1:05 a.m. ET, November 5, 2020

Here's how the votes are being counted in Pennsylvania

From CNN's Jeremy Moorhead and Mackenzie Happe

CNN visited a ballot counting facility today in the battleground state of Pennsylvania.

Philadelphia city commissioner Al Schmidt explained to CNN the process of counting ballots in Pennsylvania, and why the state had to wait until Election Day to begin counting any votes. 

Here's what we found out:

12:50 a.m. ET, November 5, 2020

Georgia's DeKalb County finishes counting

From CNN's Chris Youd

In this Monday, November 2 photo, election workers sort ballots at the DeKalb County Voter Registration and Elections office in Decatur, Georgia.
In this Monday, November 2 photo, election workers sort ballots at the DeKalb County Voter Registration and Elections office in Decatur, Georgia. Tom Williams/CQ-Roll Call/Getty Images

DeKalb County, Georgia, a large Democratic stronghold just outside Atlanta, finished counting its last absentee ballots just after midnight Thursday.

A total of 127,019 absentee ballots were processed. 

The county’s final tally was roughly 83% for Biden and 16% for Trump.
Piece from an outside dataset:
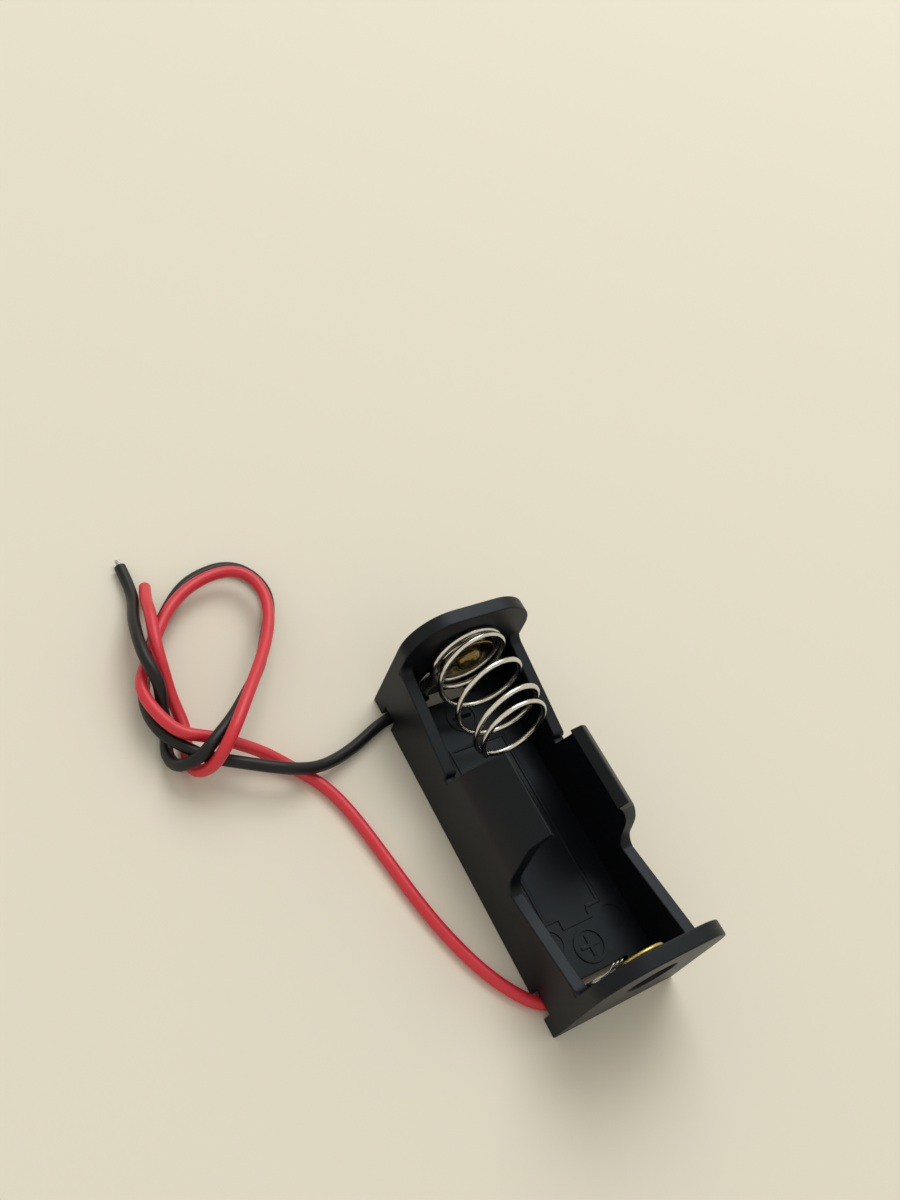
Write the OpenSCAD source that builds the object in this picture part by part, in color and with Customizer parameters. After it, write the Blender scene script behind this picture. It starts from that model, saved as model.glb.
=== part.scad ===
// Open holder for one small cylindrical cell, with two leads knotted together.
// Millimetres. The origin is the middle of the housing's underside; +X runs to the positive end, +Z up.

/* [Housing] */
// Length over the two end plates
body_l = 40; // [39.6:0.1:42]
// Width over the two side walls
body_w = 15.4; // [15.2:0.1:16]
// Height of the end plates
plate_h = 15.4; // [15:0.1:17]
// Thickness of the end plates
plate_t = 1.6; // [1.5:0.1:1.8]
// Thickness of the side walls and of the arms
wall_t = 1.4; // [1.2:0.1:1.5]
// Thickness of the floor
floor_t = 1.8; // [1.6:0.1:2]
// Radius of the end plates' top corners
plate_corner_r = 5; // [4:0.1:5.3]
// Height of the side walls where they meet the end plates
rim_high = 8.2; // [7.8:0.1:8.6]
// Height of the side walls where they meet the arms
rim_low = 6.3; // [6:0.1:7]

/* [Retaining arms] */
// Diameter of the cell that the bay holds
cell_d = 12; // [11.8:0.1:12.2]
// Angle that each arm reaches over the cell, in degrees above its middle
arm_wrap = 52; // [45:1:55]
// Where the arms start, towards the spring
arm_start_x = -6; // [-6.5:0.1:-5.5]
// Where the arms' tips end, towards the positive end
arm_end_x = 5; // [4:0.1:6]

/* [Contact spring] */
// Diameter of the spring wire
spring_wire_d = 0.6; // [0.5:0.05:0.6]
// Angle that the open turns of the spring lean back by
spring_lean = 12; // [0:1:12]

/* [Eyelets] */
// Height of both eyelets' centre above the underside
contact_z = 8.8; // [8.6:0.1:9]
// Radius of the eyelet's tube, which fills its hole in the end plate
eyelet_tube_r = 1.3; // [1.2:0.05:1.4]
// Radius of the flange that holds the spring
eyelet_flange_r = 3.2; // [3:0.1:3.3]
// Radius of the flat flange at the positive end
contact_flange_r = 2.5; // [2.4:0.1:3]
// Radius of the sunk round seat for the rolled end, outside
seat_r = 2.8; // [2.6:0.1:3.2]

/* [Leads] */
// Diameter over the insulation of each lead
lead_d = 1.3; // [1.1:0.1:1.3]
// Diameter of one bare strand
strand_d = 0.2; // [0.16:0.02:0.2]

/* [Hidden] */

eps = 0.01;
half_l = body_l / 2;
half_w = body_w / 2;
bay_r = half_w - wall_t;                 // inside radius under the arms, and half the bay's width
bay_end = half_l - plate_t;              // inside faces of the end plates stand at +-bay_end
cell_z = floor_t + cell_d / 2;           // axis of a seated cell
rim_fillet = 1.0;                        // hollow fillet from rim to end plate
rim_end_r = 0.5;                         // round end of the rim beside each arm
notch_w = 0.5;                           // gap between that end and the arm
notch_z = 5.6;
arm_lean = 1.6;                          // the arm's edge leans back by this much at its tip
arm_top_z = plate_h;                     // above the tips, so that the wrap angle cuts them
foot_r = 1.6;                            // hollow fillet from the arm down to the rim
slot_x = 2.1;                            // floor slots beside the end plates
slot_far_y = 3.2;
lead_notch_h = 1.6;                      // notches in the left wall where the leads pass
seat_depth = 0.8;
arc_steps = 6;

spring_back = 0.55;                      // middle of the clamped turn, in front of the end plate
negative_flange_gap = 0.9;               // behind each flange: spring and strands, or strands alone
positive_flange_gap = 0.3;
negative_flange_t = 0.35;
positive_flange_t = 0.5;
dome_r = 1.5;
dome_h = 0.9;
rolled_r = 2.1;
rolled_t = 0.45;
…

Fulton County, Georgia’s most populated county, meanwhile is still counting votes. At last check, 17,000 votes remained uncounted in that county.

Why this matters: There are 16 electoral votes at stake in Georgia. CNN is yet to project a winner in the state. Joe Biden leads the race for the presidency with 253 electoral votes. President Trump has 213 electoral votes. The candidates each need 270 electoral votes to win the presidency.